Steel and Religious Practices
The establishment of the Safavid dynasty in the 16th century gives pre-eminence to the production of steel, often employed in a religious context. The Safavid Kings or Shahs were devout Muslims, followers of the Shi’ite sect of Islam, believing ‘Ali and his descendants to be the only legitimate successors to the Prophet Mohammad. The cult of martyrs and saints, peculiar to Shi’ism, attributes great significance to pilgrimage. The mosque and sanctuary entrances are faced with plaques of steel inscribed with verses of the Koran and the names of the twelve Imams. A custom dictates that pilgrims attach padlocks to the grilles surrounding the tombs of the venerated saints as a symbol of the tie that bonds them to the saints. The steel plaques adorned with religious phrases immortalize the prayers of the pilgrims. Accessories, ‘alams among others, which are used during religious celebrations and processions and particularly during the ta’ziyeh - a theatrical portrayal of the martyrdom of Hussain, the son of ‘Ali - have made it possible for the steel craft industry to survive up until today. Religious devotion drives the production of amulets, armlets or bazubands and miniature Koran boxes in steel with a variety of decoration techniques. Thus, the metal itself is a medium of virtue.
Steel in Daily Life
It is not possible to define with certainty the time when steel, replacing iron and brass, came to be used for purposes other than producing armaments. Creating luxury objects for the exclusive use of a privileged group preceded the widespread production of ordinary objects of daily life. Doors of houses began to be adorned with decorative plaques of openwork, placed where door knockers and knobs are usually positioned. Steel began to be used in different door closing mechanisms such as hinges, locks and padlocks. Furniture, chests in particular, were enhanced with chiselled, engraved and at times gold-plated steel ornaments. Finally, steel was used in tableware, kitchen utensils and household items, grooming and clothing accessories. Outside the domestic sphere, steel utensils were used in certain social practices associated with drinking coffee and smoking tobacco. Steel was not just used by urban populations. Nomads used steel not only for their horse harnesses and their domestic objects, but also for the tools they used to set up tents, such as pegs, which may have been decorated. In the 19th century, Persian artisans were subjected to competition from European industrial productions which were widely distributed in the Near and the Middle-East.

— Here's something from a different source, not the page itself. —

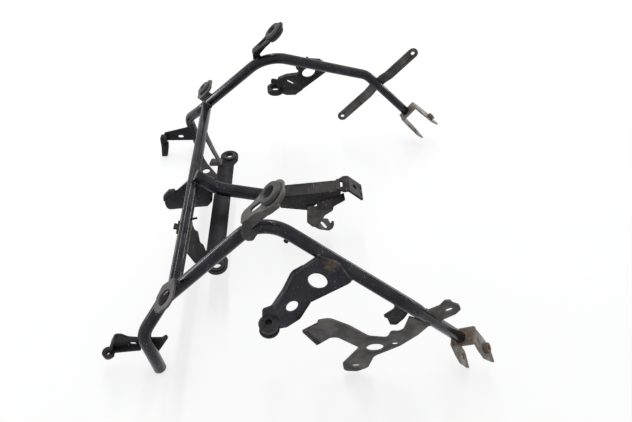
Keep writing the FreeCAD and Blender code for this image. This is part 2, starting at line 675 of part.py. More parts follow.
# Small tabs on the cross tube near its near end
stub = body_at("front_tab_body", lie((-160.4, -87.0, 118.0), (0, 1, 0), (-0.95, 0, 0.3)))
pad(stub, "front_tab_sheet", [(-11.0, -4.0, 2), (9.0, -4.0, 1), (11.0, 4.0, 2), (-8.0, 5.0, 3)],
    "thin_plate")
pad(stub, "front_tab_foot", [(-3.0, -8.0), (6.0, -8.0), (6.0, 0.5), (-3.0, 0.5)], "thin_plate",
    lie((0, 1.0, -2.5), (1, 0, 0), (0, 1, 0.1)))
keep("front_tab", cut("front_tab", stub, cross_core))
peg = rod("guide_pin_body", (jx + 6.0, -74.5, jz + 1.0), (jx + 14.5, -73.0, jz + 2.0),
          "sizes.thin_plate + 1")
keep("guide_pin", cut("guide_pin", peg, cross_core))

# Far strap across the tail tube, with a joggle where it crosses
tail_far = Vector(*TAILS[FAR])
rear_far = Vector(118.6, 233.7, 140.1)
run_far = (tail_far - rear_far).normalize()
crossing = rear_far + run_far * 30.3
rise = Vector(0.674, 0, 0.738)
outward = Vector(0, 1, 0)
xstrap = body_at("tail_strap_body")
gap = mm("tail_dia") / 2.0 + 1.6
profile_place = lie(tuple(crossing), tuple(rise), tuple(rise.cross(outward)))
joggle = [(-97.0, gap - 3.0), (-25.0, gap - 4.0), (-11.0, gap), (11.0, gap), (24.0, gap - 4.0),
          (87.5, gap - 3.0)]
bent(xstrap, "tail_strap_strip", joggle, "strap_thick", "cross_strap_width", profile_place, 4.0)
doc.recompute()
look = profile_place.multiply(Placement(Vector(0, 0, 0), Rotation(Vector(1, 0, 0), 90)))
ends = sketch_on(xstrap, "tail_strap_ends", look)
half_w = mm("cross_strap_width") / 2.0
for tip, sign in ((-97.0, -1), (87.5, 1)):
    inner_x = tip - sign * half_w
    a = Vector(inner_x, half_w, 0)
    b = Vector(tip, 0, 0)
    c = Vector(inner_x, -half_w, 0)
    ends.addGeometry(Part.Arc(a, b, c), False)
    past = tip + sign * 4.0
    ring_points = [c, Vector(inner_x, -half_w - 4.0, 0), Vector(past, -half_w - 4.0, 0),
                   Vector(past, half_w + 4.0, 0),
                   Vector(inner_x, half_w + 4.0, 0), a]
    for k in range(5):
        ends.addGeometry(Part.LineSegment(ring_points[k], ring_points[k + 1]), False)
    ends.addGeometry(Part.Circle(Vector(inner_x, 0, 0), Vector(0, 0, 1), mm("strap_hole") / 2.0), False)
ends_cut = xstrap.newObject("PartDesign::Pocket", "tail_strap_round")
ends_cut.Profile = ends
ends_cut.SideType = "Symmetric"
ends_cut.Length = 60.0
keep("tail_strap", cut("tail_strap", xstrap, cores[FAR]))

# Tab above the near tail tube, with a pad that wraps the tube
rear_tab = body_at("rear_tab_body", lie((0, -231.5, 0), (1, 0, 0), (0, -1, 0)))
tab_line = [(130.0, 124.0, 1), (141.7, 128.1, 4), (151.7, 135.4, 4), (155.5, 145.0, 3), (161.5, 145.5, 3),
            (165.3, 140.4, 4), (172.8, 136.1, 4), (176.5, 128.5, 5), (172.5, 119.0, 5),
            (160.0, 108.5, 4), (149.0, 96.0, 1)]
pad(rear_tab, "rear_tab_sheet", tab_line, "plate", slots=[(163.3, 127.5, 9.5, 6.5, 40.0)])
keep("rear_tab", cut("rear_tab", rear_tab, cores[NEAR]))

# Long lower plate on the near side: drop from the tube, forward arm, lower tab
lower_plate = body_at("lower_plate_body", lie((0, -237.0, 0), (1, 0, 0), (0, -1, 0)))
lower_line = [(118.3, 124.0, 1), (144.4, 108.0, 3), (133.2, 86.2, 20), (114.8, 62.5, 20),
              (85.5, 40.0, 12),
              (80.0, 12.0, 8), (67.0, 2.5, 8), (50.0, 5.0, 8), (47.5, 22.0, 8), (66.5, 61.0, 6),
              (38.6, 87.0, 8),
              (30.5, 86.0, 2), (15.4, 70.2, 1), (-1.7, 101.2, 1), (15.3, 115.9, 1), (16.5, 122.0, 2),
              (29.0, 125.5, 12),
              (52.7, 108.4, 30), (76.0, 84.5, 12), (98.0, 80.0, 4), (101.0, 94.5, 4), (109.5, 93.0, 5),
              (115.0, 97.0, 8)]
pad(lower_plate, "lower_plate_sheet", lower_line, "plate",
    slots=[(85.0, 59.7, 21.0, 18.0, 0.0), (108.4, 66.8, 8.5, 6.8, 0.0), (64.5, 17.0, 10.5, 6.5, 0.0)])
keep("lower_plate", cut("lower_plate", lower_plate, cores[NEAR]))

# Small hooked tab under the near tube, ahead of the lower plate
hook = body_at("hook_tab_body", lie((0, -232.0, 0), (1, 0, 0), (0, -1, 0)))
hook_line = [(101.0, 145.0, 1), (101.0, 132.0, 10), (90.0, 119.5, 2), (95.0, 115.5, 3), (99.5, 102.5, 2),
             (107.0, 101.5, 3), (114.0, 114.0, 8), (118.0, 127.0, 1), (114.0, 138.0, 1)]
pad(hook, "hook_tab_sheet", hook_line, "plate")
keep("hook_tab", cut("hook_tab", hook, cores[NEAR]))

# Small stud under the near top bend
top_near = Vector(-41.1, -167.4, 218.5)
rear_near = Vector(117.5, -233.7, 139.9)
run_near = (rear_near - top_near).normalize()
stud_spot = top_near + run_near * 36.0
beneath = Vector(0, -0.35, -1.0)
beneath = (beneath - run_near * beneath.dot(run_near)).normalize()
stud = rod("stud_near_body", tuple(stud_spot + beneath * 5.0), tuple(stud_spot + beneath * 11.5),
           "sizes.plate + 3")
keep("stud_near", cut("stud_near", stud, cores[NEAR]))


# Fork at the end of each side tube: web across the tube end, two holed legs and a nut.
# The near legs lean outwards, the far ones stand square to their web.
def fork(word, side, run, low_leg, high_leg, broad=None):
    tail = Vector(TAILS[side][0], side * TAILS[side][1], TAILS[side][2])
    run = Vector(*run).normalize()
    over = Vector(0.781, side * 0.239, 0.577)
    over = (over - run * over.dot(run)).normalize()
    outer = run.cross(over).normalize()
    if outer.y * side < 0:
        outer = outer * -1.0
    half_gap = mm("fork_gap") / 2.0
    middle = tail + run * (mm("fork_plate") / 2.0) + over * 2.5
    body = body_at("fork_%s_body" % word)
    web_place = lie(tuple(middle), tuple(over), tuple(run))
    turn = 1.0 if web_place.Rotation.multVec(Vector(0, 1, 0)).dot(outer) > 0 else -1.0
    across = half_gap + mm("fork_plate") / 2.0
    web = [(-across, -12.0 * turn, 2), (across, -12.0 * turn, 2), (across, 10.0 * turn, 2),
           (-across, 10.0 * turn, 2)]
    pad(body, "fork_web_" + word, web, "fork_plate", web_place)
    if broad:
        outer = Vector(*broad).normalize()
    for sign, name, values in ((-1, "low", low_leg), (1, "high", high_leg)):
        length, hole, lean = values
        lean = Vector(*lean).normalize()
        normal = lean.cross(outer).normalize()
        if normal.dot(over) < 0:
            normal = normal * -1.0
        spot = middle + over * (sign * half_gap)
        leg_place = lie(tuple(spot), tuple(lean), tuple(normal))
        turn = 1.0 if leg_place.Rotation.multVec(Vector(0, 1, 0)).dot(outer) > 0 else -1.0
        leg = [(-1.3, -9.0), (0.28 * length, -11.5, 10), (0.68 * length, -12.5, 5), (length, -2.0, 1.5),
               (0.55 * length, 10.5, 14), (0.28 * length, 11.0, 10), (-1.3, 9.0)]
        pad(body, "fork_%s_leg_%s" % (name, word), [(p[0], p[1] * turn) + tuple(p[2:]) for p in leg],
            "fork_plate", leg_place, holes=[(hole, -2.0 * turn, "fork_hole")])
        seat = spot + lean * hole + leg_place.Rotation.multVec(Vector(0, -2.0 * turn, 0))
    keep("fork_" + word, cut("fork_" + word, body, cores[side]))
    seat = seat + normal * (mm("fork_plate") / 2.0)
    weld_nut("fork_nut_" + word, lie(tuple(seat), tuple(lean), tuple(normal)), "nut_bore")


fork("near", NEAR, (73.0, 4.8, -79.1), (60.5, 36.0, (0.455, -0.236, -0.858)),
     (55.0, 26.5, (0.54, -0.26, -0.80)))
fork("far", FAR, (76.4, -4.6, -74.5), (66.0, 40.0, (0.69, 0.0, -0.72)), (67.0, 42.0, (0.76, 0.0, -0.65)),
     (0.1, 0.97, -0.2))

# Front foot brackets: an upright plate inboard of each foot
foot_near = body_at("foot_bracket_near_body", lie((0, -210.2, 3.5), (1, 0, 0), (0, -1, 0)))
foot_line = [(-242.5, 28.5, 2), (-237.5, 45.5, 8), (-229.5, 60.0, 6), (-222.0, 60.0, 6),
             (-215.0, 53.0, 8),
             (-204.0, 50.8, 5), (-188.0, 49.5, 5), (-174.6, 48.8, 4), (-168.5, 54.5, 1),
             (-167.0, 49.0, 1),
             (-184.8, 18.0, 2), (-194.0, 15.5, 3), (-200.0, 31.0, 6), (-209.0, 33.0, 6),
             (-220.0, 31.0, 8)]
pad(foot_near, "foot_web_near", foot_line, "plate", slots=[(-212.0, 39.0, 9.0, 7.0, 0.0)])
rim_line = [(-242.5, 28.5), (-237.5, 45.5), (-229.5, 60.0), (-226.5, 58.0), (-234.0, 44.5),
            (-239.0, 30.0)]
pad(foot_near, "foot_rim_near", rim_line, "rim_width", side="One side")
ledge_line = [(-242.0, 27.2), (-242.0, 30.2), (-220.0, 32.8), (-203.0, 34.5), (-203.0, 31.8),
              (-220.0, 30.0)]
pad(foot_near, "foot_ledge_near", ledge_line, "rim_width", side="One side")
keep("foot_bracket_near", cut("foot_bracket_near", foot_near, cores[NEAR]))
foot_far = body_at("foot_bracket_far_body", lie((0, 210.2, -5.0), (1, 0, 0), (0, -1, 0)))
far_line = [(-240.5, 34.5, 1), (-240.0, 50.5, 1), (-197.0, 61.5, 3), (-184.0, 61.5, 2), (-186.0, 33.5, 3)]
pad(foot_far, "foot_web_far", far_line, "plate", slots=[(-211.7, 42.0, 9.5, 6.5, 0.0)])
keep("foot_bracket_far", cut("foot_bracket_far", foot_far, cores[FAR]))
clip = body_at("clip_far_body", lie((0, 204.2, 0), (1, 0, 0), (0, -1, 0)))
clip_line = [(-246.5, 43.0, 3), (-235.0, 43.0, 1), (-235.0, 33.0, 1), (-241.0, 31.0, 2),
             (-243.2, 20.0, 4), (-247.0, 0.3, 1),
             (-251.5, 0.3, 1), (-248.0, 22.0, 4)]
pad(clip, "clip_far_leaf", clip_line, "clip_width")
leaf_line = [(-242.4, 27.0), (-235.5, 27.0, 1), (-237.0, 16.0, 3), (-241.5, 0.3, 1), (-247.5, 0.3)]
pad(clip, "clip_far_fold", leaf_line, "clip_width")
keep("clip_far", cut("clip_far", clip, foot_far))

# Eye and nut under the front end of the near foot bracket
eye_tab = body_at("foot_eye_near_body", Placement(Vector(-245.0, -215.0, 30.0), Rotation()))
eye_line = [(-7.5, -7.0, 6.5), (8.0, -7.0, 2), (8.0, 8.0, 2), (-7.5, 7.0, 6.5)]
pad(eye_tab, "foot_eye_sheet", eye_line, "plate", holes=[(-0.5, -0.5, "foot_eye")])
keep("foot_eye_near", cut("foot_eye_near", eye_tab, foot_near))
weld_nut("foot_nut_near", lie((-245.5, -215.5, 30.0 - mm("plate") / 2.0), (1, 0, 0), (0, 0, -1)),
         "nut_bore")

doc.recompute()

faults = []
for thing in doc.Objects:
    if "Invalid" in thing.State or "Error" in thing.State:
        faults.append("%s: %s" % (thing.Label, thing.State))
for label, thing in nodes.items():
    shape = thing.Shape
    if shape.isNull() or not shape.isValid() or not shape.Solids:
        faults.append("%s: no valid shape" % label)
    elif len(shape.Solids) != 1:
        faults.append("%s: %d solids" % (label, len(shape.Solids)))
if faults:
    raise RuntimeError("; ".join(faults))

os.makedirs("parts", exist_ok=True)
box = FreeCAD.BoundBox()
for label, thing in nodes.items():
    thing.Shape.exportStep(os.path.join("parts", label + ".step"))
    box.add(thing.Shape.BoundBox)
    print("%-22s volume %9.1f" % (label, thing.Shape.Volume))
print("pieces", len(nodes), "box", box)
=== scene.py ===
import math

import bpy
from bpy.props import FloatProperty, IntProperty, PointerProperty
from bpy.types import Operator, Panel, PropertyGroup
from mathutils import Matrix, Vector
from mathutils.bvhtree import BVHTree


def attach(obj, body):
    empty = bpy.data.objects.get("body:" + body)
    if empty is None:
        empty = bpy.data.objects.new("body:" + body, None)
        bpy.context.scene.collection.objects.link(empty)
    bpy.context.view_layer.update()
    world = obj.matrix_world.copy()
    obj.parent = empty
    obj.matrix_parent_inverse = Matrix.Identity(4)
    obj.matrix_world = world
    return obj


bl_info = {
    "name": "Fairing stay looks",
    "version": (1, 0, 0),
    "blender": (4, 5, 0),
    "location": "View3D > Sidebar > Stay",
    "description": "Finishes, weld beads and threads of a used motorcycle fairing stay",
    "category": "Object",
}

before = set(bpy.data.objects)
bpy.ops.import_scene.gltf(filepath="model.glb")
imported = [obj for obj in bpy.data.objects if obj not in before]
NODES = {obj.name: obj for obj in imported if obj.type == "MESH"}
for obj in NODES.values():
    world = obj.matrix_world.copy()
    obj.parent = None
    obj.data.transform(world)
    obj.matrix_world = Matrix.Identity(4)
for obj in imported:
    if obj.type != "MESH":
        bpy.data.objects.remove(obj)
ROOT = "root"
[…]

These European exports were mainly in the domain of cutlery, hardware and arms manufacture. The cost of raw materials and the difficulties of transportation over long distances made the widespread commercialisation of Iranian products challenging. In contrast, at the local level workshops continued to flourish, perpetuating artisanal know-how with the support of the rulers of the Qajar dynasty (r. 1779-1924). Qajar rulers attempted to revive the Persian steel industry by despatching Iranian artisans to England in order for them to familiarize themselves with the latest technical developments.